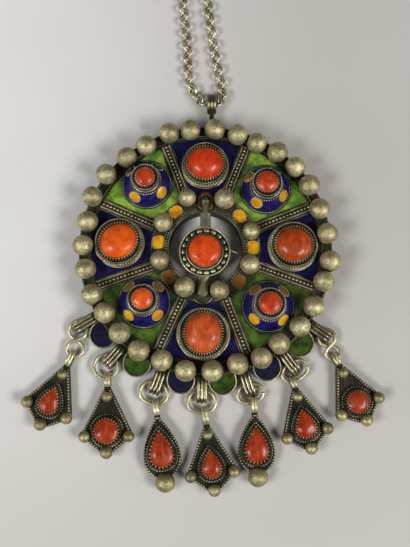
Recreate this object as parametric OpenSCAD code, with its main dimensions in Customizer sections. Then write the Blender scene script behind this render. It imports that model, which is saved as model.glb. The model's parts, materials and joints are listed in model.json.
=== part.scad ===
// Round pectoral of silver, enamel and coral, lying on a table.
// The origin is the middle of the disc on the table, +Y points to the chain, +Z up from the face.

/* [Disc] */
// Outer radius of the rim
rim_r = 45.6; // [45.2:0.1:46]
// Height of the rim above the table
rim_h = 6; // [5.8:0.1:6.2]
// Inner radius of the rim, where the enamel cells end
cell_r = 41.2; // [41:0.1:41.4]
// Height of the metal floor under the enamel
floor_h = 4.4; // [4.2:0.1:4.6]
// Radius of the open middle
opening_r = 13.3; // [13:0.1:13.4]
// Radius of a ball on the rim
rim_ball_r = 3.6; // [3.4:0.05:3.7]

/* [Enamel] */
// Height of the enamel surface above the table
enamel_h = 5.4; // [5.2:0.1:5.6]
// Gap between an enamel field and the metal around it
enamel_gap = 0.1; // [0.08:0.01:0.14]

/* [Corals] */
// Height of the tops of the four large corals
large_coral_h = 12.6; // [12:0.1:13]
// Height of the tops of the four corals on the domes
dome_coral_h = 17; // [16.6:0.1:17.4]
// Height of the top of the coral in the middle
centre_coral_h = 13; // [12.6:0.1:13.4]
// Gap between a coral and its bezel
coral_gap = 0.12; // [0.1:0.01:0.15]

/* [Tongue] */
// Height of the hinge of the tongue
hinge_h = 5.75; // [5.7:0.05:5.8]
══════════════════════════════
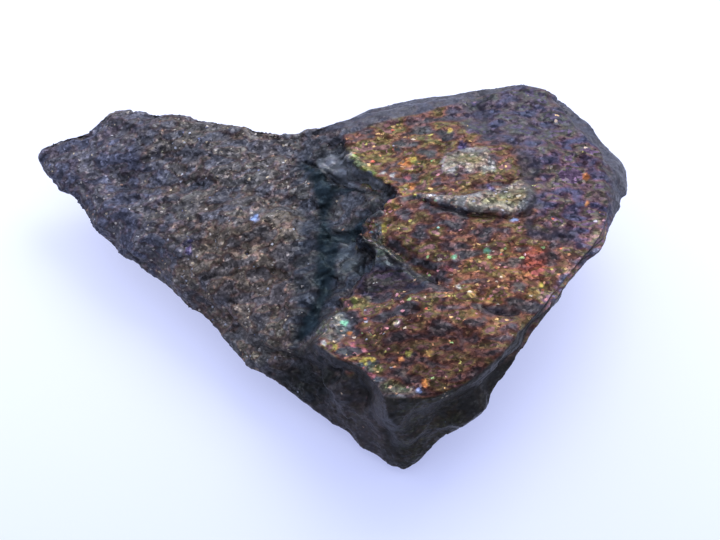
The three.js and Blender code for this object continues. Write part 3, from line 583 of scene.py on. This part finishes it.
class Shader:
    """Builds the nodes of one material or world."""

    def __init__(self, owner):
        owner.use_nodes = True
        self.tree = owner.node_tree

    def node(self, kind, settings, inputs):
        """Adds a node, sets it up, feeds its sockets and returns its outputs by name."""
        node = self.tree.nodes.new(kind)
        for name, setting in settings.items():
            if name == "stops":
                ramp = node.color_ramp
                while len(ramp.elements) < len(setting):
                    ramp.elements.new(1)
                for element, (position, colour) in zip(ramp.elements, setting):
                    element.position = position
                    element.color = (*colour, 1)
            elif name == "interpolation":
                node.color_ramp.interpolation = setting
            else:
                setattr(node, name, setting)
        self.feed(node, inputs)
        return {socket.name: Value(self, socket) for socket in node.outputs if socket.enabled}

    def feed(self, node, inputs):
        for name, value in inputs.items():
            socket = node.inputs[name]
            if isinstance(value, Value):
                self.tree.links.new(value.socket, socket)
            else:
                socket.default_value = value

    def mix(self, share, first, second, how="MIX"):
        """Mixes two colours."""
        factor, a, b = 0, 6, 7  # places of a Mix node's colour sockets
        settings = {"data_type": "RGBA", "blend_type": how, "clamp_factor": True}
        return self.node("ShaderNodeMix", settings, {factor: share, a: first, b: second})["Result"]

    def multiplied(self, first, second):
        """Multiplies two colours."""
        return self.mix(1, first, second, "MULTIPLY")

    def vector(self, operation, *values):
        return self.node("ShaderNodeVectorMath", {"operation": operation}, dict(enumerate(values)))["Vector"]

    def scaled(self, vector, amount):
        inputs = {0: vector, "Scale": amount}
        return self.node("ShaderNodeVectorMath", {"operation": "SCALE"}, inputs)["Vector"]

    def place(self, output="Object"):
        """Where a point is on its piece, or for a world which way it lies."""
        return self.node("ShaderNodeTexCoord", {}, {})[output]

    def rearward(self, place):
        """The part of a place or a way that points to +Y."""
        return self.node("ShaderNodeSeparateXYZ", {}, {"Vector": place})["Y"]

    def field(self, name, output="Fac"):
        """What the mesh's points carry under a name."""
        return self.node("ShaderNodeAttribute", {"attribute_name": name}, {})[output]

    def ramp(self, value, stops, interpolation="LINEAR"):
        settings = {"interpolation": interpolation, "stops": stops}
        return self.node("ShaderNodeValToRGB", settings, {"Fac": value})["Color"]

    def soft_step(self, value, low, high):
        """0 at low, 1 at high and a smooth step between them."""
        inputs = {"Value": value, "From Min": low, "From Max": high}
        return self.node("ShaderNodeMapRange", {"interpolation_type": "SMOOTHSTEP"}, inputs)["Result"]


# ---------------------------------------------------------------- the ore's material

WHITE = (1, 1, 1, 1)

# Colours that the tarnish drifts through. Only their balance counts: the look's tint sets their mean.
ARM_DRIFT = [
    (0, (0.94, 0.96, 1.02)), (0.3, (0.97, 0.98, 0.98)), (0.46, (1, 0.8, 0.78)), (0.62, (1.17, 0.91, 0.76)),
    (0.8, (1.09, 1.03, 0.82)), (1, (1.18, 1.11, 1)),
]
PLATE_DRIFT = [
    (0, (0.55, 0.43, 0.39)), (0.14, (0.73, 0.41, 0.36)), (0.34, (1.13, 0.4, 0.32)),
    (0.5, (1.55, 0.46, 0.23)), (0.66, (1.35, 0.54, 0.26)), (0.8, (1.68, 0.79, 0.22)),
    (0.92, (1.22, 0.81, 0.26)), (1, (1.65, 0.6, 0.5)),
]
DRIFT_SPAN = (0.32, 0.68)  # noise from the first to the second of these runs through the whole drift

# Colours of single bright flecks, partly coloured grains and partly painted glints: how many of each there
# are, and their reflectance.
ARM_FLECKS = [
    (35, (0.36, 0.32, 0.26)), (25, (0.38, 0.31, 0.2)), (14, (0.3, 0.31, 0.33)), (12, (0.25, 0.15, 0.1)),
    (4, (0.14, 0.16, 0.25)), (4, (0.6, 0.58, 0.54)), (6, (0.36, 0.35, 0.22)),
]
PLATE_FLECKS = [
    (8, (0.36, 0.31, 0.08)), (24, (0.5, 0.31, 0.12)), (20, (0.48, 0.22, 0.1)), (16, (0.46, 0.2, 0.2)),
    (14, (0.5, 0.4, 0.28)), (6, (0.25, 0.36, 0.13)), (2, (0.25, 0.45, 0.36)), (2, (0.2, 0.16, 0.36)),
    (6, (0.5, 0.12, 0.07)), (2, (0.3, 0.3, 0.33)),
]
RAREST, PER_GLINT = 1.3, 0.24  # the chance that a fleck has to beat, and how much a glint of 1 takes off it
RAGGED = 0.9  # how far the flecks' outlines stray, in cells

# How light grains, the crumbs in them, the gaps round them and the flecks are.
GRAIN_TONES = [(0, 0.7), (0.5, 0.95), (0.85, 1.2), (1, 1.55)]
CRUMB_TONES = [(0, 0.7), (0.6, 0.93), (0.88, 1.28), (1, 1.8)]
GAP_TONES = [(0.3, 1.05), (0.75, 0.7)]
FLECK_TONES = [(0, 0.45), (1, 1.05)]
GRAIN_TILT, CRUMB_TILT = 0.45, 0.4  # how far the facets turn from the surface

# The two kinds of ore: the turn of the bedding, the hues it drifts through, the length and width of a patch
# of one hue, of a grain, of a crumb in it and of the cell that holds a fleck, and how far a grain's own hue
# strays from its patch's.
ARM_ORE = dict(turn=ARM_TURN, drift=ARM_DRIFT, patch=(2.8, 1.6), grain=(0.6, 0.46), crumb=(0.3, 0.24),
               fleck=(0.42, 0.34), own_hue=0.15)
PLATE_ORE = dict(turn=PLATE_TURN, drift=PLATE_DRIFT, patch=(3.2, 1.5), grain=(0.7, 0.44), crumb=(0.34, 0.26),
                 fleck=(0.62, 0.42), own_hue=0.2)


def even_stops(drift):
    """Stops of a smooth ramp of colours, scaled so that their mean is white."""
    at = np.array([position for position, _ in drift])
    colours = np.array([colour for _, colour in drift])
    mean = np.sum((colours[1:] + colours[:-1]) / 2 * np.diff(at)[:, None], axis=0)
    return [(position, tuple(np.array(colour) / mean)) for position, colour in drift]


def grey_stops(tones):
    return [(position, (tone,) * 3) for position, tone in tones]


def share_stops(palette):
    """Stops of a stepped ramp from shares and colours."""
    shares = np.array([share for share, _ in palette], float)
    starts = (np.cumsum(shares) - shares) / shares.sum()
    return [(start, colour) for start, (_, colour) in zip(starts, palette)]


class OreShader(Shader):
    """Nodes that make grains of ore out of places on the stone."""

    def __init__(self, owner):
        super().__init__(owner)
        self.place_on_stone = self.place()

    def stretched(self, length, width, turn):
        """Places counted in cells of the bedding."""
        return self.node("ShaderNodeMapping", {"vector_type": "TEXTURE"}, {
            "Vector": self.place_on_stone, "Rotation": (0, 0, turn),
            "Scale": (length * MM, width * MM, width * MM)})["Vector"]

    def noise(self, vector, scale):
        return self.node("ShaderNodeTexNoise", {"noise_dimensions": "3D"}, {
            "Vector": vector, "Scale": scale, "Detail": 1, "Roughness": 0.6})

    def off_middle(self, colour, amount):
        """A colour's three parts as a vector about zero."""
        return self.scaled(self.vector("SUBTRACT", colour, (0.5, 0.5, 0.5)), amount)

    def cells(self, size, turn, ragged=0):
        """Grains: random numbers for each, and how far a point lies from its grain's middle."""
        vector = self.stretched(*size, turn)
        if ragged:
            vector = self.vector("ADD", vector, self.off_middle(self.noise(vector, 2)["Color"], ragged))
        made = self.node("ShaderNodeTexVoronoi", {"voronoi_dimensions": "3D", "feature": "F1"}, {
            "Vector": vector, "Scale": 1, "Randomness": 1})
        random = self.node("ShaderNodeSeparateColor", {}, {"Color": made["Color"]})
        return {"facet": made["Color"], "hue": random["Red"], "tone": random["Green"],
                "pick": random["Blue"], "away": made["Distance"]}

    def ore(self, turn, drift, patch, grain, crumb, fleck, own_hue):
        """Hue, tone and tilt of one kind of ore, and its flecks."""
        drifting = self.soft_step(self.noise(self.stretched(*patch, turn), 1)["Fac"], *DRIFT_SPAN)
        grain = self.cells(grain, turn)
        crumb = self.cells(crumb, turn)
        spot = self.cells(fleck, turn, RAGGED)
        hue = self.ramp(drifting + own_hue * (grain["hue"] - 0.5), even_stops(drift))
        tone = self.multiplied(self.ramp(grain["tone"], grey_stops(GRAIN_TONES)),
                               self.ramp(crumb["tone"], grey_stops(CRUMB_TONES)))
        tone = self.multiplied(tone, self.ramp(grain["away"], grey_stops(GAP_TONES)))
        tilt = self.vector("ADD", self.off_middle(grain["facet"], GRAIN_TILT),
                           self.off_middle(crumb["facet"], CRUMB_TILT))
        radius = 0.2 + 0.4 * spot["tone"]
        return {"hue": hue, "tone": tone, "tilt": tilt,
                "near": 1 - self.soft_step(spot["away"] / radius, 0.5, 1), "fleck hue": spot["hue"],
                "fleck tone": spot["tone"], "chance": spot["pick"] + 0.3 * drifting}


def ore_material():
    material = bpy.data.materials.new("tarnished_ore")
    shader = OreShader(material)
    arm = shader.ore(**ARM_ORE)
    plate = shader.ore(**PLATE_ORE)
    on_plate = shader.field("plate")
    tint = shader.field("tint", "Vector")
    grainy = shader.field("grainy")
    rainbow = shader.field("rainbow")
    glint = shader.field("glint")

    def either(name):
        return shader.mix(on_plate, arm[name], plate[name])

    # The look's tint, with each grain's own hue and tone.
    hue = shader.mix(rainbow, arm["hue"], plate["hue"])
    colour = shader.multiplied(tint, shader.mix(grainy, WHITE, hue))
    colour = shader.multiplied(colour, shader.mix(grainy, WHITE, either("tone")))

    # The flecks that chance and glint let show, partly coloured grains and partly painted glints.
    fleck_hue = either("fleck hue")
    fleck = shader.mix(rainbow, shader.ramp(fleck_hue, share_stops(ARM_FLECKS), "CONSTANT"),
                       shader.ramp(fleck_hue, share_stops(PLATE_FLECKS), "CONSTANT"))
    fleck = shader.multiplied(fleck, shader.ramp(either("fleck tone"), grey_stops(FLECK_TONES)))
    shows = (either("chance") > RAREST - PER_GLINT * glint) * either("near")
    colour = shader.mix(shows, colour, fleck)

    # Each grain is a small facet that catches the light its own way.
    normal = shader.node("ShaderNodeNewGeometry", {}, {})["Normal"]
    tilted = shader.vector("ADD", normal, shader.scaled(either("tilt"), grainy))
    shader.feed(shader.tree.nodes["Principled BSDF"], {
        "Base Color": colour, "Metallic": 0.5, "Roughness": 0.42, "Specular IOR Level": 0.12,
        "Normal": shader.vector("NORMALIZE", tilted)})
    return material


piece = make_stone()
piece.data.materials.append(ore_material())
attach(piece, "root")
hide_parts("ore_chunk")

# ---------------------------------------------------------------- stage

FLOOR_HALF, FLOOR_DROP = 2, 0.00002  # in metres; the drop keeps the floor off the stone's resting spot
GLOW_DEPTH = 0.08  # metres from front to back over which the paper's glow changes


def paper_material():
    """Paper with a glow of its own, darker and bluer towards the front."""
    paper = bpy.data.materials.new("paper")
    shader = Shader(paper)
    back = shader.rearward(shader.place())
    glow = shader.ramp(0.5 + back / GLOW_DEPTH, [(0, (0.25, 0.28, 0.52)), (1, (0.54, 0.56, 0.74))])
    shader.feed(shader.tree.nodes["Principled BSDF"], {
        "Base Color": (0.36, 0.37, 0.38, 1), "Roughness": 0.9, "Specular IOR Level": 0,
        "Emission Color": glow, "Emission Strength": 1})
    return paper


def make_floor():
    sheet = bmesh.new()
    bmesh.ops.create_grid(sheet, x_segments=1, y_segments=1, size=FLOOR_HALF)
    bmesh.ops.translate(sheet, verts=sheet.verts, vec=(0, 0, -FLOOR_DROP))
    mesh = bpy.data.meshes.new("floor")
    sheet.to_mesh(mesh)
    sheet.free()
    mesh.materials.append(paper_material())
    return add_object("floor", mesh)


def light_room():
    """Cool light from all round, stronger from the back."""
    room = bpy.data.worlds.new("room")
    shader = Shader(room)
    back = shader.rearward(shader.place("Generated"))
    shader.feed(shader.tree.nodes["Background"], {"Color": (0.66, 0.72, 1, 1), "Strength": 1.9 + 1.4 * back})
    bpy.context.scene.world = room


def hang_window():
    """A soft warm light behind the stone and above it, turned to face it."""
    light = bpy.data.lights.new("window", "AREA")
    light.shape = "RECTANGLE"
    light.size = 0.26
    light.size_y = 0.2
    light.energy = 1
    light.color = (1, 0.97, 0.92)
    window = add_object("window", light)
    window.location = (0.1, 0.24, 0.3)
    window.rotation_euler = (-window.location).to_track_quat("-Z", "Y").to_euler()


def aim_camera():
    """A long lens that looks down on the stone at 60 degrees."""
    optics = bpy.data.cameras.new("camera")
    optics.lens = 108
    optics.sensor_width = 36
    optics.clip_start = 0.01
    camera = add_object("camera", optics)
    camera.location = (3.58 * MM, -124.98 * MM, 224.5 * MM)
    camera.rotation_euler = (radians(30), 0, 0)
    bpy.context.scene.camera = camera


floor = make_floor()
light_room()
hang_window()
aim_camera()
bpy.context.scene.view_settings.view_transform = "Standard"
══════════════════════════════
* Task brief: Extract the lines from the line with "Recreate this object" through the line with "enamel_gap = 0.1; // [0.08:0.01:0.14]". Keep both of those lines, copy everything exactly, and add nothing.

* Exercise response:
Recreate this object as parametric OpenSCAD code, with its main dimensions in Customizer sections. Then write the Blender scene script behind this render. It imports that model, which is saved as model.glb. The model's parts, materials and joints are listed in model.json.
=== part.scad ===
// Round pectoral of silver, enamel and coral, lying on a table.
// The origin is the middle of the disc on the table, +Y points to the chain, +Z up from the face.

/* [Disc] */
// Outer radius of the rim
rim_r = 45.6; // [45.2:0.1:46]
// Height of the rim above the table
rim_h = 6; // [5.8:0.1:6.2]
// Inner radius of the rim, where the enamel cells end
cell_r = 41.2; // [41:0.1:41.4]
// Height of the metal floor under the enamel
floor_h = 4.4; // [4.2:0.1:4.6]
// Radius of the open middle
opening_r = 13.3; // [13:0.1:13.4]
// Radius of a ball on the rim
rim_ball_r = 3.6; // [3.4:0.05:3.7]

/* [Enamel] */
// Height of the enamel surface above the table
enamel_h = 5.4; // [5.2:0.1:5.6]
// Gap between an enamel field and the metal around it
enamel_gap = 0.1; // [0.08:0.01:0.14]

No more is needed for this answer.